Exercise: Search the listing below for "where". Copy each matching line.

Records shown:
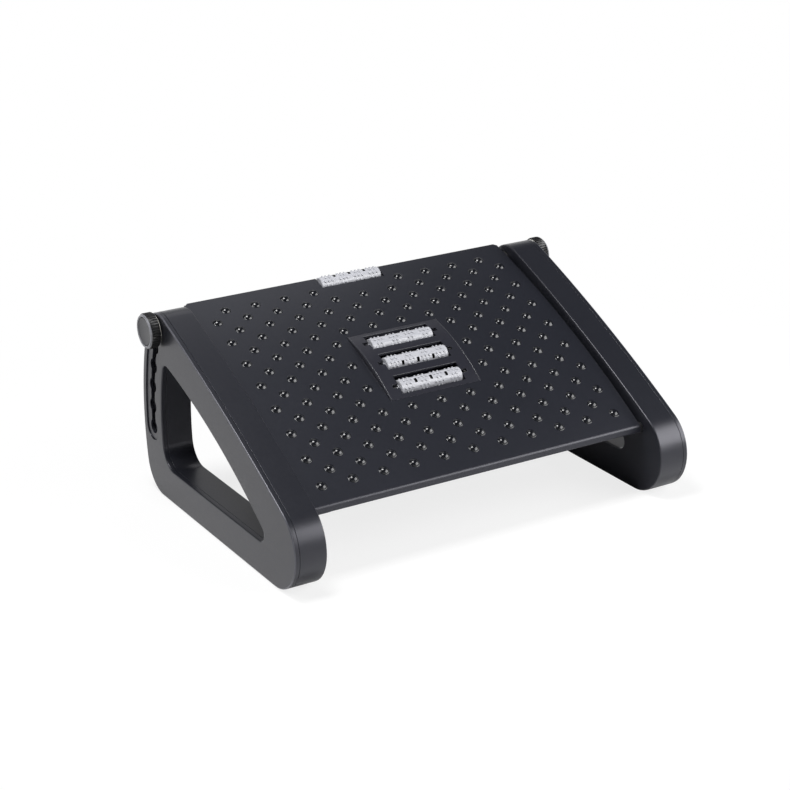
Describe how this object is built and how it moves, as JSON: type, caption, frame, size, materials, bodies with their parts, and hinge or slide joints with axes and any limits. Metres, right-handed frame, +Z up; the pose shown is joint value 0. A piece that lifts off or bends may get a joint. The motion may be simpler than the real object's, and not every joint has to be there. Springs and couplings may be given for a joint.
{
  "type": "tilting under desk footrest",
  "caption": "Under desk footrest with a bumpy convex platform that tilts between hollow side legs, locked by knurled knobs in scalloped slots, with massage rollers in the platform.",
  "frame": {"origin": "on the floor under the middle of the object's bounding box", "axes": "+X to the user's left-to-right width seen from the front with the right leg at +X, +Y towards the platform's high rear edge, +Z up"},
  "size_m": [0.4772, 0.33, 0.2029],
  "materials": {
    "leg_plastic": "fine satin moulded face",
    "deck_plastic": "satin, glossy on the bumps",
    "cassette_plastic": "satin",
    "knob_plastic": "fine knurl on the side",
    "cap_plastic": "satin",
    "roller_plastic": "pale, slightly glossy",
    "foot_rubber": "matt",
    "nylon": "natural",
    "black_nylon": "matt",
    "bright_steel": "turned",
    "black_steel": "blackened",
    "brass": "knurled insert"
  },
  "bodies": {
    "legs": {"leg_shell_left": "leg_plastic", "leg_cover_left": "leg_plastic", "cover_screw_left_1": "black_steel", "cover_screw_left_2": "black_steel", "cover_screw_left_3": "black_steel", "cover_screw_left_4": "black_steel", "foot_front_left": "foot_rubber", "foot_rear_left": "foot_rubber", "pivot_bush_left": "nylon", "leg_shell_right": "leg_plastic", "leg_cover_right": "leg_plastic", "cover_screw_right_1": "black_steel", "cover_screw_right_2": "black_steel", "cover_screw_right_3": "black_steel", "cover_screw_right_4": "black_steel", "foot_front_right": "foot_rubber", "foot_rear_right": "foot_rubber", "pivot_bush_right": "nylon"},
    "platform": {"pivot_bolt_left": "bright_steel", "pivot_washer_left": "black_nylon", "stud_washer_left": "black_nylon", "pivot_insert_left": "brass", "stud_insert_left": "brass", "pivot_bolt_right": "bright_steel", "pivot_washer_right": "black_nylon", "stud_washer_right": "black_nylon", "pivot_insert_right": "brass", "stud_insert_right": "brass", "platform_deck": "deck_plastic", "roller_cassette": "cassette_plastic", "cassette_screw_1": "black_steel", "cassette_screw_2": "black_steel", "cassette_screw_3": "black_steel", "cassette_screw_4": "black_steel", "axle_rear": "bright_steel", "axle_middle": "bright_steel", "axle_front": "bright_steel", "axle_edge": "bright_steel"},
    "washer_left": {"knob_washer_left": "nylon"},
    "washer_right": {"knob_washer_right": "nylon"},
    "knob_left": {"knob_left": "knob_plastic", "knob_cap_left": "cap_plastic", "knob_stud_left": "bright_steel"},
    "knob_right": {"knob_right": "knob_plastic", "knob_cap_right": "cap_plastic", "knob_stud_right": "bright_steel"},
    "roller_rear": {"roller_rear": "roller_plastic"},
    "roller_middle": {"roller_middle": "roller_plastic"},
    "roller_front": {"roller_front": "roller_plastic"},
    "roller_edge": {"roller_edge": "roller_plastic"}
  },
  "joints": [
    {"name": "platform_tilt", "type": "hinge", "parent": "legs", "child": "platform", "pos_m": [0, -0.1285, 0.071], "axis": [1, 0, 0], "range_deg": [-24.5, 0]},
    {"name": "knob_slide_left", "type": "slide", "parent": "platform", "child": "washer_left", "axis": [-1, 0, 0], "range_m": [-0.0015, 0]},
    {"name": "knob_turn_left", "type": "hinge", "parent": "washer_left", "child": "knob_left", "pos_m": [-0.23, 0.11861, 0.18466], "axis": [-1, 0, 0], "range_deg": [-432, 0]},
    {"name": "knob_slide_right", "type": "slide", "parent": "platform", "child": "washer_right", "axis": [1, 0, 0], "range_m": [-0.0015, 0]},
    {"name": "knob_turn_right", "type": "hinge", "parent": "washer_right", "child": "knob_right", "pos_m": [0.23, 0.11861, 0.18466], "axis": [1, 0, 0], "range_deg": [-432, 0]},
    {"name": "roller_spin_rear", "type": "hinge", "parent": "platform", "child": "roller_rear", "pos_m": [0, 0.0237, 0.15616], "axis": [1, 0, 0], "continuous": true},
    {"name": "roller_spin_middle", "type": "hinge", "parent": "platform", "child": "roller_middle", "pos_m": [0, -0.00519, 0.14503], "axis": [1, 0, 0], "continuous": true},
    {"name": "roller_spin_front", "type": "hinge", "parent": "platform", "child": "roller_front", "pos_m": [0, -0.03208, 0.12966], "axis": [1, 0, 0], "continuous": true},
    {"name": "roller_spin_edge", "type": "hinge", "parent": "platform", "child": "roller_edge", "pos_m": [0, 0.12768, 0.19345], "axis": [1, 0, 0], "continuous": true}
  ],
  "couplings": [
    {"joint": "knob_turn_left", "follows": "knob_slide_left", "rad_per_m": 5026.5},
    {"joint": "knob_turn_right", "follows": "knob_slide_right", "rad_per_m": 5026.5}
  ]
}
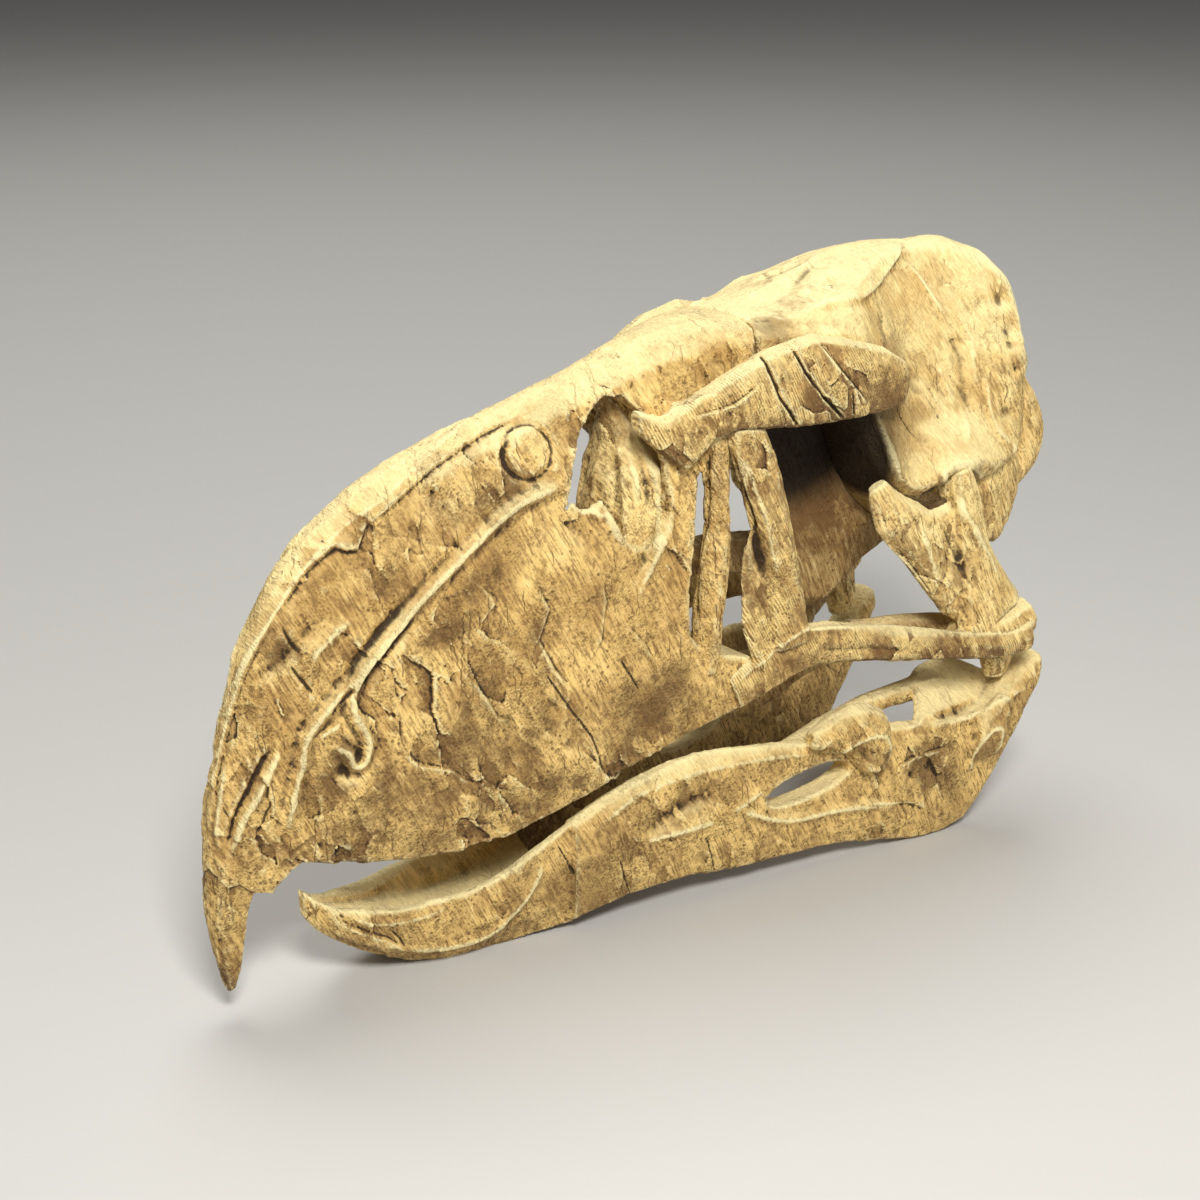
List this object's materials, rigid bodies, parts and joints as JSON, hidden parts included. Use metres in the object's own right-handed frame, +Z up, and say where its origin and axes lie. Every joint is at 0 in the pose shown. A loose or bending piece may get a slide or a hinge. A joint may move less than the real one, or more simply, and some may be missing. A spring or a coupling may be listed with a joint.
{
  "type": "terror bird skull replica",
  "caption": "Life-size museum replica of a terror bird skull with its lower jaw, tan bone finish, hooked bill to one side",
  "frame": {"origin": "on the floor under the middle of the skull's box, in its plane of symmetry", "axes": "+Z up, -X the way the bill points, -Y the animal's left side"},
  "size_m": [0.39, 0.13, 0.251],
  "materials": {
    "bone": "matte cast resin painted as old bone, with fine layer lines",
    "inner_bone": "the same resin, darker inside the skull"
  },
  "bodies": {
    "root": {"brow_left": "bone", "brow_right": "bone", "cheek_bar_left": "bone", "cheek_bar_right": "bone", "cranium": "bone", "ear_wing_left": "bone", "ear_wing_right": "bone", "jaw_blade_left": "bone", "jaw_blade_right": "bone", "jaw_front": "bone", "jaw_heel_left": "bone", "jaw_heel_right": "bone", "jaw_inner_process_left": "bone", "jaw_inner_process_right": "bone", "jaw_inner_ridge_left": "bone", "jaw_inner_ridge_right": "bone", "jaw_knob_left": "bone", "jaw_knob_right": "bone", "jaw_rear_left": "bone", "jaw_rear_right": "bone", "nose_core": "inner_bone", "occipital_condyle": "bone", "orbit_septum": "inner_bone", "orbit_strut_left": "bone", "orbit_strut_right": "bone", "palate_bone_left": "inner_bone", "palate_bone_right": "inner_bone", "quadrate_left": "bone", "quadrate_right": "bone", "rostrum": "inner_bone", "strut_lobe_left": "bone", "strut_lobe_right": "bone", "tear_column_left": "bone", "tear_column_right": "bone", "upper_beak": "bone", "wing_bone_left": "inner_bone", "wing_bone_right": "inner_bone"}
  },
  "joints": []
}
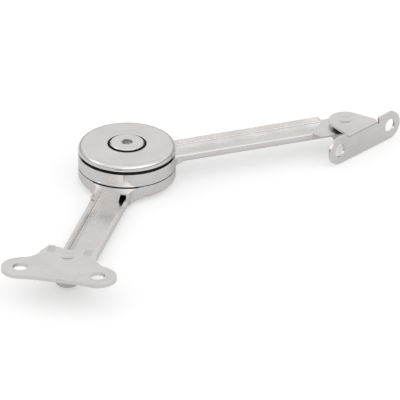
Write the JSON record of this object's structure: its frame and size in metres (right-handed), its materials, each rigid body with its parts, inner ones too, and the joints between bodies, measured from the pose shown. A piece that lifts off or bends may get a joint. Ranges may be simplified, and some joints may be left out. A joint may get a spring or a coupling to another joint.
{
  "type": "friction stay hinge",
  "caption": "Folding friction stay: a flat screw plate and an angle bracket on channel arms that turn in a round adjustable brake.",
  "frame": {"origin": "middle of the screw plate's two holes, on its flat upper face", "axes": "+X along the plate's two holes, +Y from the plate towards the brake, +Z along every pivot, out of the plate's flat face"},
  "size_m": [0.1102, 0.166, 0.0158],
  "materials": {
    "bright_plate": "bright polished nickel plate",
    "rivet_steel": "bright nickel plate, slightly duller than the pressings",
    "nut_steel": "bright nickel plate, turned",
    "inner_steel": "plain oiled steel",
    "friction_lining": "matt friction lining",
    "blackened_steel": "blackened steel",
    "black_seal": "matt black",
    "bush_metal": "plain bearing metal"
  },
  "bodies": {
    "screw_plate": {"screw_plate": "bright_plate", "plate_rivet": "rivet_steel", "plate_spacer": "blackened_steel", "plate_foot": "rivet_steel"},
    "short_arm": {"short_arm": "bright_plate", "centre_bolt": "rivet_steel", "lower_lining": "friction_lining", "seam_seal": "black_seal", "pressure_disc": "inner_steel", "lower_disc_spring": "inner_steel", "upper_disc_spring": "inner_steel", "thrust_washer": "blackened_steel", "gap_seal": "black_seal", "cover_cup": "bright_plate"},
    "adjuster": {"adjusting_nut": "nut_steel"},
    "long_arm": {"long_arm": "bright_plate", "upper_lining": "friction_lining", "bearing_bush": "bush_metal", "drag_disc": "inner_steel", "wave_spring": "inner_steel"},
    "end_bracket": {"end_bracket": "bright_plate", "bracket_rivet": "rivet_steel", "bracket_spacer": "blackened_steel", "bracket_foot": "rivet_steel"}
  },
  "joints": [
    {"name": "plate_pivot", "type": "hinge", "parent": "screw_plate", "child": "short_arm", "pos_m": [0, 0.0122, 0], "axis": [0, 0, 1], "range_deg": [-90, 90]},
    {"name": "brake", "type": "hinge", "parent": "short_arm", "child": "long_arm", "pos_m": [0, 0.0977, 0], "axis": [0, 0, 1], "range_deg": [-84, 56]},
    {"name": "adjuster_turn", "type": "hinge", "parent": "short_arm", "child": "adjuster", "pos_m": [0, 0.0977, 0], "axis": [0, 0, 1], "continuous": true},
    {"name": "bracket_pivot", "type": "hinge", "parent": "long_arm", "child": "end_bracket", "pos_m": [0.07097, 0.14539, 0], "axis": [0, 0, 1], "range_deg": [-25, 120]}
  ]
}
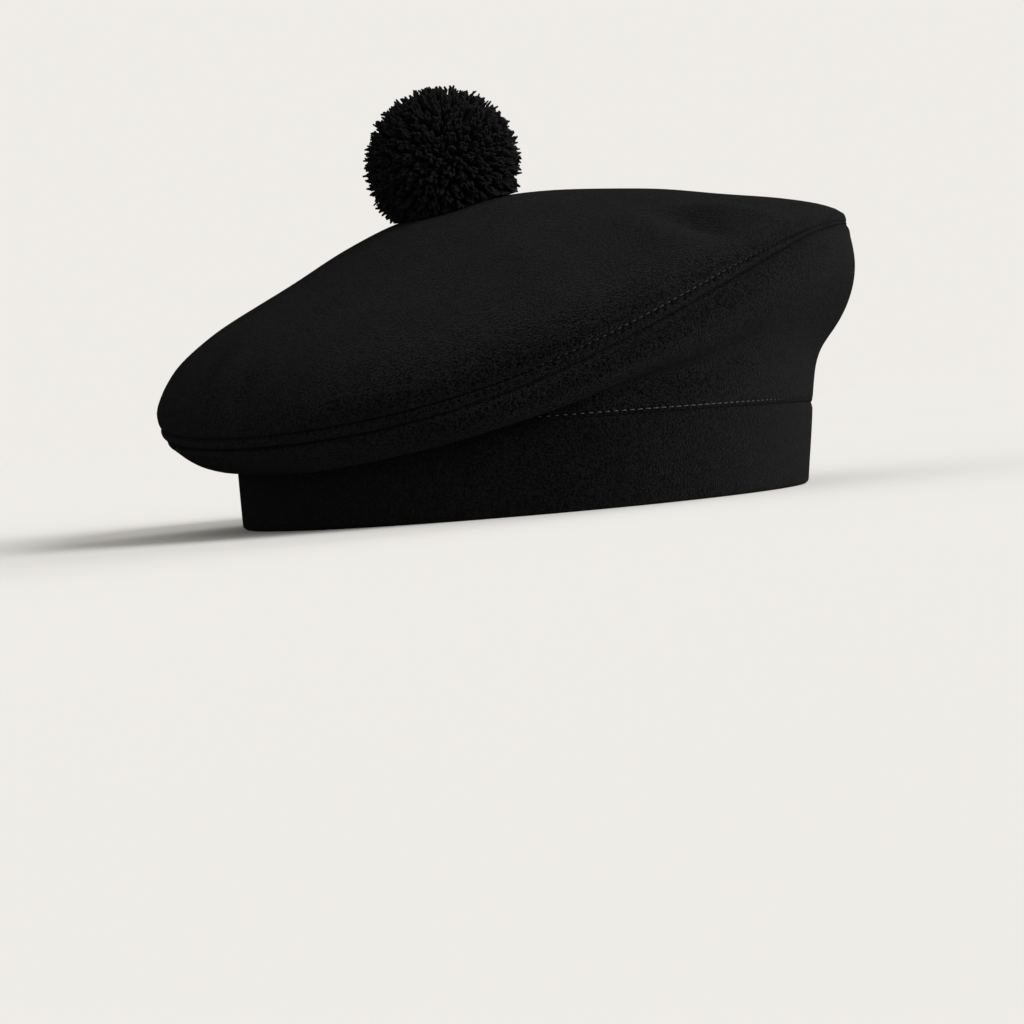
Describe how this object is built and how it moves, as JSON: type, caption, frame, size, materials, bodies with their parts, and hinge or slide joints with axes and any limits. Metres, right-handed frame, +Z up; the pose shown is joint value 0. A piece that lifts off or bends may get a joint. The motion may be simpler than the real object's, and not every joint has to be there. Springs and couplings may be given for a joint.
{
  "type": "tam o'shanter",
  "caption": "Round soft felt tam o'shanter, its crown higher at one side over a plain headband, with a yarn pompom on top.",
  "frame": {"origin": "middle of the bottom of the hat's box, level with the headband's bottom edge", "axes": "+Z up, front at -Y, the crown's high side towards +X"},
  "size_m": [0.212, 0.2262, 0.1284],
  "materials": {
    "band_felt": "black wool felt, matt, folded double",
    "under_felt": "black wool felt, matt",
    "top_felt": "black wool felt, matt",
    "yarn": "black wool yarn, cut ends"
  },
  "bodies": {
    "root": {"headband": "band_felt", "crown_under": "under_felt", "crown_top": "top_felt", "pompom": "yarn"}
  },
  "joints": []
}
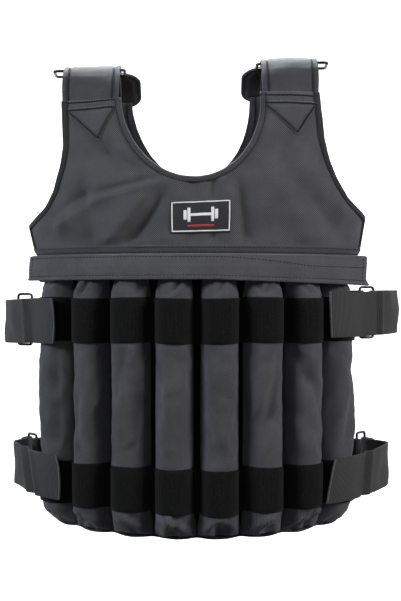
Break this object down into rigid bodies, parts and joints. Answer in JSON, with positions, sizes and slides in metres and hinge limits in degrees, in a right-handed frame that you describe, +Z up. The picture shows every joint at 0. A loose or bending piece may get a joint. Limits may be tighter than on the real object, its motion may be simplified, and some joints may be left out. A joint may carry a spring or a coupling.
{
  "type": "weighted vest",
  "caption": "Weighted training vest of padded cloth with upright weight pockets and a flap, joined by webbing and wire rings.",
  "frame": {"origin": "midway between the two shoulders, where the undersides of the shoulder straps rest", "axes": "+Z up along the worn vest, +Y from its front to its back, +X to the right as the front is looked at"},
  "size_m": [0.4606, 0.2825, 0.5318],
  "materials": {
    "cloth": "charcoal woven nylon",
    "loop_tape": "black loop pile",
    "webbing": "ribbed nylon webbing",
    "binding_tape": "black woven tape",
    "steel_wire": "dark steel wire",
    "label": "black woven patch"
  },
  "bodies": {
    "root": {"back_armhole_binding_left": "binding_tape", "back_armhole_binding_right": "binding_tape", "back_flap": "cloth", "back_hem_binding": "binding_tape", "back_neck_binding": "binding_tape", "back_panel": "cloth", "back_pocket_1": "cloth", "back_pocket_2": "cloth", "back_pocket_3": "cloth", "back_pocket_4": "cloth", "back_pocket_5": "cloth", "back_pocket_6": "cloth", "back_pocket_7": "cloth", "back_pocket_8": "cloth", "back_shoulder_strap_left": "binding_tape", "back_shoulder_strap_right": "binding_tape", "chest_label": "label", "front_armhole_binding_left": "binding_tape", "front_armhole_binding_right": "binding_tape", "front_flap": "cloth", "front_flap_seam": "binding_tape", "front_hem_binding": "binding_tape", "front_loop_band_lower": "loop_tape", "front_loop_band_upper": "loop_tape", "front_neck_binding": "binding_tape", "front_panel": "cloth", "front_pocket_1": "cloth", "front_pocket_2": "cloth", "front_pocket_3": "cloth", "front_pocket_4": "cloth", "front_pocket_5": "cloth", "front_pocket_6": "cloth", "front_pocket_7": "cloth", "front_pocket_8": "cloth", "front_shoulder_strap_left": "cloth", "front_shoulder_strap_right": "cloth", "shoulder_ring_left": "steel_wire", "shoulder_ring_right": "steel_wire", "side_ring_lower_left": "steel_wire", "side_ring_lower_right": "steel_wire", "side_ring_upper_left": "steel_wire", "side_ring_upper_right": "steel_wire", "side_strap_lower_left": "webbing", "side_strap_lower_right": "webbing", "side_strap_upper_left": "webbing", "side_strap_upper_right": "webbing", "side_tab_lower_left": "webbing", "side_tab_lower_right": "webbing", "side_tab_upper_left": "webbing", "side_tab_upper_right": "webbing"}
  },
  "joints": []
}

Output of the exercise:
List this object's materials, rigid bodies, parts and joints as JSON, hidden parts included. Use metres in the object's own right-handed frame, +Z up, and say where its origin and axes lie. Every joint is at 0 in the pose shown. A loose or bending piece may get a slide or a hinge. A joint may move less than the real one, or more simply, and some may be missing. A spring or a coupling may be listed with a joint.
  "frame": {"origin": "midway between the two shoulders, where the undersides of the shoulder straps rest", "axes": "+Z up along the worn vest, +Y from its front to its back, +X to the right as the front is looked at"},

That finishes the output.